2. Garter/Bouquet Showdown- I absolutely hate this part of the wedding. They make you feel like a weird alien when they announce over the microphone "All the desperate, lonely, bitter, ugly, fat, skinny, low self esteem no man having women come to the floor and fight over the bouquet!" At that moment all of your married friends turn around with a look on their face, as if to say "This is your last shot at finding a man, Desperado." So you go out there just to show that you are a good sport, then low and behold the bride wants to play games. She is up there faking like she is going to throw the bouquet and doesn't, she does it again as if this is a joke. I want to wrestle every bride to the ground that does that. There is nothing funny about it. No thank you! As if this isn't enough the groom then proceeds to remove the garter from his wife's leg, which in my book is another one of those "Get a Room" moments. He tosses it out into a mixed crowd of single and married men. Then some freak catches it and has to slide this expensive piece of lace and satin up your leg, all while his tongue is hanging out his mouth. I have been the victim before, won't go down tonight!

And Finally Reason #1 why I hate Weddings

1. The Cutting of the Cake- Cut the damned cake already.
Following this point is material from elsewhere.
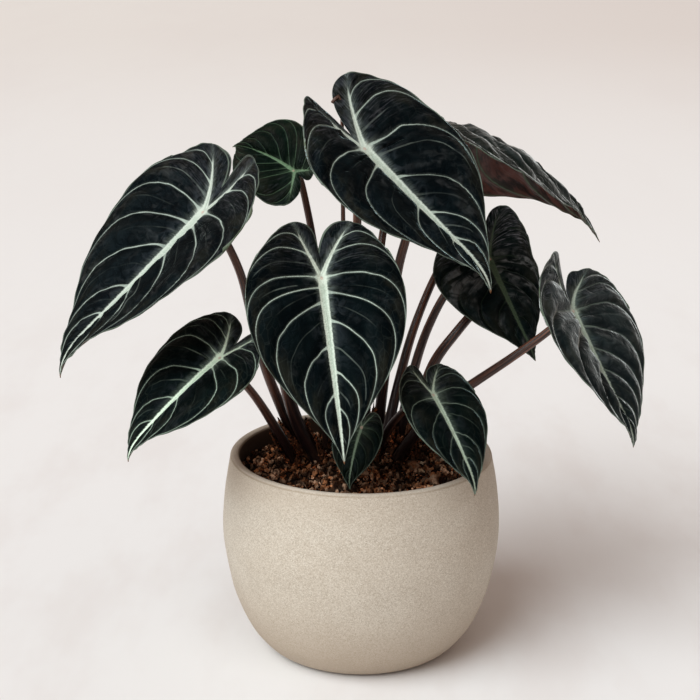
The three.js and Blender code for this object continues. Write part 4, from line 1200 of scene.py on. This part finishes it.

I have been eyeballing that big ball of fattening sweetness all night long, and you have the nerve to make me wait through this travesty you call a wedding. Then the whole smashing of the cake in the face. Please I wish a ______ would! Wasting all that good cake. Happy Friday!

On a good note, my psychic says I probably wont be invited to another wedding again after this post.

1 comment:

Anonymous said...

This is so hilarious. Imma remember this in case I ever get married. It will serve as my checklist.